6. A course can be a good excuse to work. You don’t NEED to pay anyone to set yourself projects for drawing and making books. But sometimes you need to have the excuse so the people around you will give you the space to do it. You can say to them, ‘I need to do this for my course’ and they may have more respect for that than if you’re trying to develop completely on your own. If that chatty friend comes over and stays and stays, you can tell her you have homework. It’s a bit like keeping a studio; a lot of people didn’t think I had a real job until I stopped working from home. It's a lot of money, so think carefully, but is this something you need to do? You may be able to patch together your own education more inexpensively.

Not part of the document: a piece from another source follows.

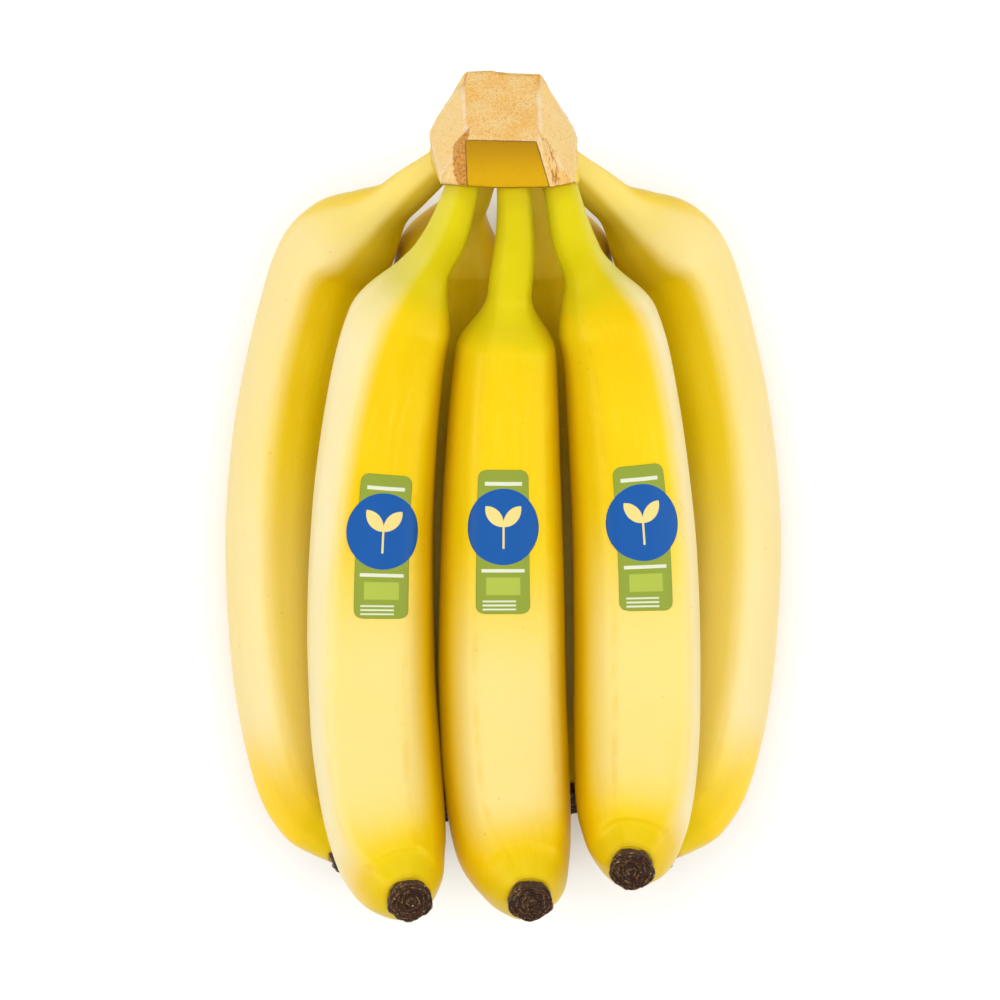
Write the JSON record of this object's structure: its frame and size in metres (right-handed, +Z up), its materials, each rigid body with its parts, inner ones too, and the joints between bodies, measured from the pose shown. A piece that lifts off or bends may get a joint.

You can learn loads of technique stuff just from YouTube. (In fact, if you go to art college, you will still probably be learning much of that stuff from YouTube; MA courses in the UK don't do much by way of teaching practical techniques.) Or you may need the focus of a course, tutor critique, the companionship of fellow students and picking up the tips that come from mixing with people in the field, access to the college facilities, and the helpful pressure of project deadlines.
7. Get ready to keep a blog while you study.
It’s good practice for learning how to put your work in context, you’ll learn how to talk about it. Blogging can help you remember what you’ve been doing and look back and see how your work has changed and improved. Blogging will help you ease more gently into the world of promoting your work and you won’t have to start from scratch after you graduate.